The Non-Marvel/DC stuff really deserves more exposure
 

mreddie

Member
No one noticed the asterisk?

* Despite the fact some books are still continuing and if All New Avengers
and Rage of Ultron
are any indication, everything will be fine.

No Mutants might be a possibly though.
 
Well it HAS been 15 minutes without a universe wide stunt at Marvel.

Thank god. I was going through withdrawls.

I gave up on trying to catch up on everything that's happened to be ready for this event. The titles are all such a clusterfuck of confusion that go back so far. I got a subscription to Marvel Unlimited, but even that's hard to keep track of what to read next between all the rebooted titles and that app's general lack of organization.
 
Why can't things just be simple for once? Why all these re-boots and whatnots?

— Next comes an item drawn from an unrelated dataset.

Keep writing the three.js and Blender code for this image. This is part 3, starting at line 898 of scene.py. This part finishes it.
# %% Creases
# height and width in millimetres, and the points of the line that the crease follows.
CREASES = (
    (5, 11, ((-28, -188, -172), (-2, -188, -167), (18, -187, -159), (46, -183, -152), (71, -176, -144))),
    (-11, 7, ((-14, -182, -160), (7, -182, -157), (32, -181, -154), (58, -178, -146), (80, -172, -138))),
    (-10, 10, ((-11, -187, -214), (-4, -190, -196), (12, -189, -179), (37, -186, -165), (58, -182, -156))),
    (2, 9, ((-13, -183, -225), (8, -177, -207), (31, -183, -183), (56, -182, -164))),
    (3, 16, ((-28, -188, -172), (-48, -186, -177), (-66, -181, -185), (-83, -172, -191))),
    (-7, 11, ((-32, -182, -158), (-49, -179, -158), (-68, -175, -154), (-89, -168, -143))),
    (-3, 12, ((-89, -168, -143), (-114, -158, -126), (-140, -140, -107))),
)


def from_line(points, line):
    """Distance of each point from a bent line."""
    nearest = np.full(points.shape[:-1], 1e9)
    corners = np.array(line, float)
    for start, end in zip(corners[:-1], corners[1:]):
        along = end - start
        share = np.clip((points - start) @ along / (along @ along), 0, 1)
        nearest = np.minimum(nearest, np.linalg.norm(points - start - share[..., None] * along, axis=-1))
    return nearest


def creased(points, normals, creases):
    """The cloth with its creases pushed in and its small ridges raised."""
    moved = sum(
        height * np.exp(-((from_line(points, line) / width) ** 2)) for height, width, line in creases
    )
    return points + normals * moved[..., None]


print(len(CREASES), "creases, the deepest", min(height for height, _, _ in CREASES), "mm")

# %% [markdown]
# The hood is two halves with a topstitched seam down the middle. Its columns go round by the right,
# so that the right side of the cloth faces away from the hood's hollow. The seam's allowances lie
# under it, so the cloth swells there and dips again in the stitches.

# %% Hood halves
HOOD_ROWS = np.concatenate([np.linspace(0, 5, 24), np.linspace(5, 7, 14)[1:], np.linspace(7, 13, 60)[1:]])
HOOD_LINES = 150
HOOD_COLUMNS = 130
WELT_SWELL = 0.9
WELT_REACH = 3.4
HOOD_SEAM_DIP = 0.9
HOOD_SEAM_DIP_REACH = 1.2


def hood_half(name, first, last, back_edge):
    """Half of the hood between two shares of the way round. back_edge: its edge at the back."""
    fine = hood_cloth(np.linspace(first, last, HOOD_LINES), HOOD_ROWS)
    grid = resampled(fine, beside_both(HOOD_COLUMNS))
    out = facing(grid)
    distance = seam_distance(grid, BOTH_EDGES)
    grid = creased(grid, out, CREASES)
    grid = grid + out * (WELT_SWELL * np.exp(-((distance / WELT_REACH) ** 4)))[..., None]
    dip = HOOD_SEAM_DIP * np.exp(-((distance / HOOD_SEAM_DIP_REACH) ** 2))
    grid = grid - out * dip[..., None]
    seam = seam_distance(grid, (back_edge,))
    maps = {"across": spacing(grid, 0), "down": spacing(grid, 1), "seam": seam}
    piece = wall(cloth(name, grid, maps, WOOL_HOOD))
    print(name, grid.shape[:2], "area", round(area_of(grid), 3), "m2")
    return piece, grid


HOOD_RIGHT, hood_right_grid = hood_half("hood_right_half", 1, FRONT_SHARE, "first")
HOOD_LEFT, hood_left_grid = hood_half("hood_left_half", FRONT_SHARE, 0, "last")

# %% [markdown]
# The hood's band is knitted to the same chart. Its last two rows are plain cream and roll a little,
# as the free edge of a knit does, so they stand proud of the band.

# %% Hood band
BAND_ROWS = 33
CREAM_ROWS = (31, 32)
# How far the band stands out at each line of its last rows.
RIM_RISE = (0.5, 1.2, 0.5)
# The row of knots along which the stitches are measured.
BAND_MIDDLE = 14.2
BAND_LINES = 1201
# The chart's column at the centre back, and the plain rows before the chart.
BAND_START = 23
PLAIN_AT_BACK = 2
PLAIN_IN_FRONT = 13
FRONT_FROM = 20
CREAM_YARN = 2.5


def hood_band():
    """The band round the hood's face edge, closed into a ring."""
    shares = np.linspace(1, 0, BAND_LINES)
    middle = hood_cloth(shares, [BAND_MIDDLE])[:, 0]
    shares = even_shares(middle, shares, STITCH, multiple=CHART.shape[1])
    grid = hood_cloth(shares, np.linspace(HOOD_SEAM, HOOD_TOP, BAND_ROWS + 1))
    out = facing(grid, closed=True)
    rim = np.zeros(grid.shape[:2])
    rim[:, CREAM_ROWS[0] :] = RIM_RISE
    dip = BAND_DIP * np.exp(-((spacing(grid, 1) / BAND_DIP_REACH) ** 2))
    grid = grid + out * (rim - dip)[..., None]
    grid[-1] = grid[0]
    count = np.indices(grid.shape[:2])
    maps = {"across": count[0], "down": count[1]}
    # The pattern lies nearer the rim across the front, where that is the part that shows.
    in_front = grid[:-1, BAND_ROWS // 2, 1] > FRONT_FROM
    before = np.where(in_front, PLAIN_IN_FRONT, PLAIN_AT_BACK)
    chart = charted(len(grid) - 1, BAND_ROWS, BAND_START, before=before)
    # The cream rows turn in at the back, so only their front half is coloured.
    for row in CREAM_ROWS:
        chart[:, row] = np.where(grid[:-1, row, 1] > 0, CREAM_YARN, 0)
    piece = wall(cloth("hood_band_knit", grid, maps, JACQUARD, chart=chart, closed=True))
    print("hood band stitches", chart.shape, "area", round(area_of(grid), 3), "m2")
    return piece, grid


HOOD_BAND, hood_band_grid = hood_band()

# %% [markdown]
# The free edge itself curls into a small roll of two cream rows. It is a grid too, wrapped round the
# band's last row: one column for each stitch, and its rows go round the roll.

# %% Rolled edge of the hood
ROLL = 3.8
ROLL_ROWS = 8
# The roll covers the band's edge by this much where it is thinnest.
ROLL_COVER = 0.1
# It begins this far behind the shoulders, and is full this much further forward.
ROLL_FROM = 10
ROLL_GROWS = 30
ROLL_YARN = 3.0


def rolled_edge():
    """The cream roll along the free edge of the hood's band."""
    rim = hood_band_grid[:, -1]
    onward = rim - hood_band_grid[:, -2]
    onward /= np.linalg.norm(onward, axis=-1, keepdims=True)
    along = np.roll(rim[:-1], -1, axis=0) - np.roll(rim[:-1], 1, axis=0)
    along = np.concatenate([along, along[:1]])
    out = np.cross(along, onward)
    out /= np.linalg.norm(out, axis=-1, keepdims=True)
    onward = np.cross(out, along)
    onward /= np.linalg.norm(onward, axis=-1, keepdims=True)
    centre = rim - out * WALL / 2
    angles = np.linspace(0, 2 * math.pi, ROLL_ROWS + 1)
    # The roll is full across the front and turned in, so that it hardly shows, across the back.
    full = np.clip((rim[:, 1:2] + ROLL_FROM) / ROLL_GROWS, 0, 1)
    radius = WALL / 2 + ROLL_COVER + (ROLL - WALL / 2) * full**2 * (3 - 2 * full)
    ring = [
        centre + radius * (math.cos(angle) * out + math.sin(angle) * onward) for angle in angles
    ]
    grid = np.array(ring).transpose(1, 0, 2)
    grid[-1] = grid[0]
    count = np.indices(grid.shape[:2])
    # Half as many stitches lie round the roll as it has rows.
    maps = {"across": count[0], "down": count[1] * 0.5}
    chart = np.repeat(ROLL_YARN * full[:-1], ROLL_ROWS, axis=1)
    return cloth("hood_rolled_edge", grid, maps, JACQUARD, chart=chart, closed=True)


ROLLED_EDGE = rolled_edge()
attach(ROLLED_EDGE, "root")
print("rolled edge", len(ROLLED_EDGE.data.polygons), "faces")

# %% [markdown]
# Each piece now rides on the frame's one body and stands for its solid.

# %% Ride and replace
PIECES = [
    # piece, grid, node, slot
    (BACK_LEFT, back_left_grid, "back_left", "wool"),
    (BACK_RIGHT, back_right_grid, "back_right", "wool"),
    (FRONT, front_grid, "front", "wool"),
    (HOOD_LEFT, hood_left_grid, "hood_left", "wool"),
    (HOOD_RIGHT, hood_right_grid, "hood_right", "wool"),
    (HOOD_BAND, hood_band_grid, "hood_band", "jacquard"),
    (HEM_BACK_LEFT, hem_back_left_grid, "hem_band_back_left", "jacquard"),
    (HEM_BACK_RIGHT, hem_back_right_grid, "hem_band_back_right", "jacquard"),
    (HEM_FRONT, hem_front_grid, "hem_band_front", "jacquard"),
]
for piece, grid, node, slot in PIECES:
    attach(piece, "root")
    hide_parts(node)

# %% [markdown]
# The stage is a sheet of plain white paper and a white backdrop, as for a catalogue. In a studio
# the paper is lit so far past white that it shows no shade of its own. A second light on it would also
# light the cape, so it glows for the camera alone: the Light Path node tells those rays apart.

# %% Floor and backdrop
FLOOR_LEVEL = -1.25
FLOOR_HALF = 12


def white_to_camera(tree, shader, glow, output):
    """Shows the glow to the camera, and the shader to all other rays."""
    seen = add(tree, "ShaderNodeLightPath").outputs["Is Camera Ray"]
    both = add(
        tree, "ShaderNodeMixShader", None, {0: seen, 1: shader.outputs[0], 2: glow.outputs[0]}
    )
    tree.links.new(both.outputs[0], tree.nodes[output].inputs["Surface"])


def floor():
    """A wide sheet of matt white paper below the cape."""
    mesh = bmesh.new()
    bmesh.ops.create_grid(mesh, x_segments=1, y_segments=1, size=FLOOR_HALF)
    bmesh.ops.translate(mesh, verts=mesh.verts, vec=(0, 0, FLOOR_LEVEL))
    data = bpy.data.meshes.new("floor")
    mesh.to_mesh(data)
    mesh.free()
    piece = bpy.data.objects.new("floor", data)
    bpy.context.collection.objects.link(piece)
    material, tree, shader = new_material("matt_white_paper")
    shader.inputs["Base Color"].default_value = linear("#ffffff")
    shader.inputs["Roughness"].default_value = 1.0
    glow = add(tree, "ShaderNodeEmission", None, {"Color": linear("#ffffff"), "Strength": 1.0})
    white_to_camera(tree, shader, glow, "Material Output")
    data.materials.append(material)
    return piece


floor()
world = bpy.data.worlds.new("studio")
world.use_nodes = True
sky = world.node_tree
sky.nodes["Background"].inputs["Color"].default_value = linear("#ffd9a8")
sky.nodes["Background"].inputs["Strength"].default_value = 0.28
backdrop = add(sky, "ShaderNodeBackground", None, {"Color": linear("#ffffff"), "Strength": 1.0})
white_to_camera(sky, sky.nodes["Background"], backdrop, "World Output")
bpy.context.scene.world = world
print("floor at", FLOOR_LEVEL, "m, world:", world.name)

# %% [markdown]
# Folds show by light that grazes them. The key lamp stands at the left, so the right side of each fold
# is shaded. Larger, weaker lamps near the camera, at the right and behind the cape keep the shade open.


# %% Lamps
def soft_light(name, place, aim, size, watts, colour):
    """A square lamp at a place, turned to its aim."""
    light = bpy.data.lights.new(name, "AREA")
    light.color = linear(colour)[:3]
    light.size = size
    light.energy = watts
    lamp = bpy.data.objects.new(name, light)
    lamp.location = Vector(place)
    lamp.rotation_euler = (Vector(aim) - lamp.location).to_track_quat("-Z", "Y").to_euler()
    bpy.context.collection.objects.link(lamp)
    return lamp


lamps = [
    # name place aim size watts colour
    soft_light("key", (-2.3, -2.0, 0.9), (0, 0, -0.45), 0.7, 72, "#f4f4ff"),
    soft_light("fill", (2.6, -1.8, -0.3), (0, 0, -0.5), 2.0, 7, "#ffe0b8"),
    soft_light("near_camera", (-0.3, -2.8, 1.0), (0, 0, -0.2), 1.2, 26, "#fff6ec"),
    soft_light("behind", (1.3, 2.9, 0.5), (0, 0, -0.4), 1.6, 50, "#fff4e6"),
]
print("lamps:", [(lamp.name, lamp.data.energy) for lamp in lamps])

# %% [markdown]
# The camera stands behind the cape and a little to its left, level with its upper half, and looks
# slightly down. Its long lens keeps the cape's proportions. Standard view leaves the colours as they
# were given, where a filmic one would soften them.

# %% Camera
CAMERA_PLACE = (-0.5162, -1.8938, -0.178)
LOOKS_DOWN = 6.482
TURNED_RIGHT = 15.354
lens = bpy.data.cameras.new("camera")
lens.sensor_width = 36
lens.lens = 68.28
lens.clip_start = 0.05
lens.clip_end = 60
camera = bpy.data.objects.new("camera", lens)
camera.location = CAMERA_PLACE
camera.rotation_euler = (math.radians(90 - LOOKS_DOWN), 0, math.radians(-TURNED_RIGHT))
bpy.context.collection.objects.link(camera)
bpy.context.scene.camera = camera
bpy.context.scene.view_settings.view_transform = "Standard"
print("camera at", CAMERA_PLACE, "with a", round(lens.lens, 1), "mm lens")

Comics are daunting to get into, with decades of backstory for each character. To expand the readership, they blow up the continuity every so often.

Of course, sales fall back to where they were previously, and they retcon everything that they changed about a character, adding more complexity to the original continuity.

...the comics cycle
 
Why can't things just be simple for once? Why all these re-boots and whatnots?

The basic issue is their leaking readers. You can go into other specific issues, like Marvel Studios vs Fox for X-Men rights, but the one that persists is a loss of readers. Resetting things to issue #1 brings in newbies that wouldn't have come on board otherwise, which to me is ridiculous because even in Batman's 700-some issue run, there were numerous great jumping-on points.

But, even if the plan isn't to renumber issues, shaking up the status quo has the same effect.
 

Parallax

best seen in the classic "Shadow of the Beast"
Thank god. I was going through withdrawls.

I gave up on trying to catch up on everything that's happened to be ready for this event. The titles are all such a clusterfuck of confusion that go back so far. I got a subscription to Marvel Unlimited, but even that's hard to keep track of what to read next between all the rebooted titles and that app's general lack of organization.

hickman stuff is what you need to read.